Bactria was long a province of the empire which Alexander the Great left to his successors, but the Greek historians give very little information of the Oxus basin and its inhabitants. About 250 B.C. Diodotus, the “governor of the thousand cities of Bactria,” declared himself king, simultaneously with the revolt of Arsaces which laid the foundation of the Parthian monarchy. The Graeco-Bactrian dominion was overwhelmed entirely about 126 B.C. by the Yue-chi (q.v.), a numerous people who had been driven westwards from their settlements on the borders of China by the Hiungnu (q.v.). From the Yue-chi arose, about the Christian era, the great Indo-Scythian dominion which extended across the Hindu Kush southwards, over Afghanistan and Sind. The history of the next five centuries is a blank. In 571 the Haiathalah (Ephthalites, q.v.) of the Oxus, who are supposed to be descendants of the Yue-chi, were shattered by an invasion of the Turkish khakan; and in the following century the Chinese pilgrim Hsuen Tsang found the former empire of the Haiathalah broken up into a great number of small states, all acknowledging the supremacy of the Turkish khakan, and several having names identical with those which still exist. The whole group of states he calls Tukhara, by which name in the form Tokharistan, or by that of Haiathalah, the country continued for centuries to be known to the Mahommedans. At the time of his pilgrimage Chinese influence had passed into Tokharistan and Transoxiana. Yazdeged, the last of the Sassanid kings of Persia, who died in 651, when defeated and hard pressed by the Moslems, invoked the aid of China; the Chinese emperor, Taitsung, issued an edict organizing the whole country from Ferghana to the borders of Persia into three Chinese administrative districts, with 126 military cantonments, an organization which, however, probably only existed on paper.
In 711–712 Mahommedan troops were conducted by Kotaiba, the governor of Khorasan, into the province of Khwarizm (Khiva), after subjugating which they advanced on Bokhara and Samarkand, the ancient Sogdiana, and are said to have even reached Ferghana and Kashgar, but no occupation then ensued. In 1016–1025 the government of Khwarizm was bestowed by Sultan Mahmud of Ghazni upon Altuntash, one of his most distinguished generals.
Tokharistan in general formed a part successively of the empires of the Sassanid dynasty (terminated A.D. 999), of the Ghaznevid dynasty, of the Seljuk princes of Persia and of Khorasan, of the Ghori or Shansabanya kings, and of the sultans of Khwarizm. The last dynasty ended with Sultan Jalal-ud-din, during whose reign (1221–1231) a division of the Mogul army of Jenghiz Khan first invaded Khwarizm, while the khan himself was besieging Bamian; Jalal-ud-din, deserted by most of his troops, retired to Ghazni, where he was pursued by Jenghiz Khan, and again retreating towards Hindustan was overtaken and driven across the Indus.
The commencement of the 16th century was marked by the rise of the Uzbeg rule in Turkestan.
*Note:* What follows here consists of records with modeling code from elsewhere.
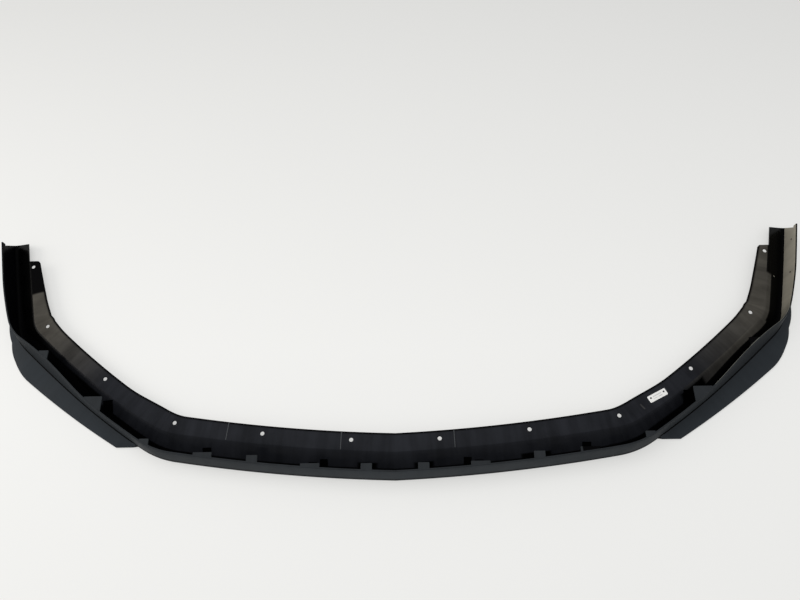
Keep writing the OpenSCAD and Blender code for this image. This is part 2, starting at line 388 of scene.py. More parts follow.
@dataclass(frozen=True)
class Section:
    """The moulding's section, which changes along the foot line."""

    wall: float = 3.0
    wall_h: float = 48.0
    flange_z: float = 22.0
    width_front: float = 87.0
    width_corner: float = 79.0
    width_end: float = 61.0
    bend_fill: float = 4.5
    front_fill: float = 4.0
    ramp_front: float = 51.0
    ramp_side: float = 44.0
    foot_r: float = 7.0
    lean_front: float = 8.5
    lean_side: float = -4.0
    lean_corner: float = 9.0
    blade_front: float = 71.7
    blade_start: float = 24.0
    blade_reach: float = 39.0
    blade_tail: float = 17.0
    blade_edge: float = 4.0
    blade_edge_r: float = 2.0
    groove_rise: float = 5.0
    groove_depth: float = 1.0
    keel_inner: float = 13.0
    ramp_round: float = 4.5
    ramp_dip: float = 1.5
    line: FootLine = field(default_factory=FootLine)

    def corner_span(self) -> tuple[float, float]:
        """Between which stations the width and the ramp change at the front bend."""
        bend, corner = self.line.marks()[:2]
        return bend - 25, corner + 100

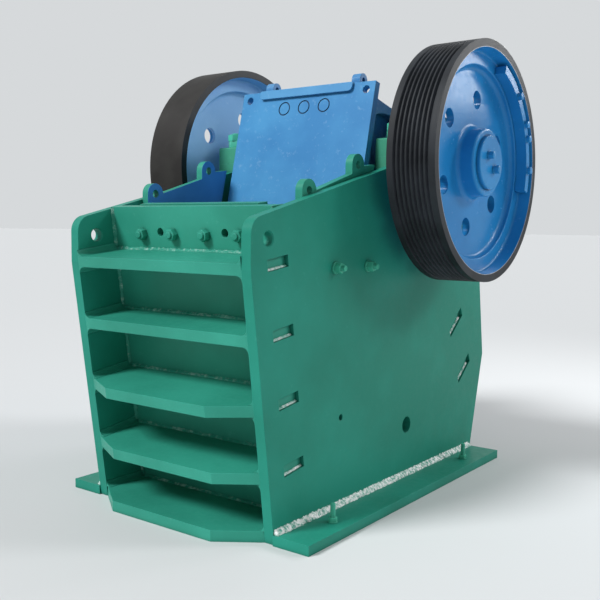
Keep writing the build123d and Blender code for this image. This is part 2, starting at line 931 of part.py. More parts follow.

The Uzbegs were no one race, but an aggregation of fragments from Turks, Mongols and all the great tribes constituting the hosts of Jenghiz and Batu. They held Kunduz, Balkh, Khwarizm and Khorasan, and for a time Badakshan also; but Badakshan was soon won by the emperor Baber, and in 1529 was bestowed on his cousin Suleiman, who by 1555 had established his rule over much of the region between the Oxus and the Hindu Kush. The Mogul emperors of India occasionally interfered in these provinces, notably Shah Jahan in 1646; but, finding the difficulty of maintaining so distant a frontier, they abandoned it to the Uzbeg princes. About 1765 the wazir of Ahmad Shah Abdali of Kabul invaded Badakshan, and from that time until now the domination of the countries on the south bank of the Oxus from Wakhan to Balkh has been a matter of frequent struggles between Afghans and Uzbegs.
The Uzbeg rule in Turkestan has during the last fifty years been rapidly dwindling before the growth of Russian power. In 1863 Russia invaded the Khokand territory, taking in rapid succession the cities of Turkestan, Chimkent and Tashkend. In 1866 Khojend was taken, the power of Khokand was completely crushed, a portion was incorporated in the new Russian province of Turkestan, while the remainder was left to be administered by a native chief almost as a Russian feudatory; the same year the Bokharians were defeated at Irdjar. In 1867 an army assembled by the amir of Bokhara was attacked and dispersed by the Russians, who in 1868 entered Samarkand, and became virtually rulers of Bokhara. In 1873 Khiva was invaded, and as much of the khanate as lay on the right bank of the Oxus was incorporated into the Russian empire, a portion being afterwards made over to Bokhara. Russia acquired the right of the free navigation of the Oxus throughout its entire course, on the borders of both Khiva and Bokhara. The administration of the whole of the states on the right bank of the Oxus, down to the Russian boundary line at Ichka Yar, is now in the hands of Bokhara, including Karateghin—which the Russians have transferred to it from Khokand—and Darwaz at the entrance to the Pamir highlands.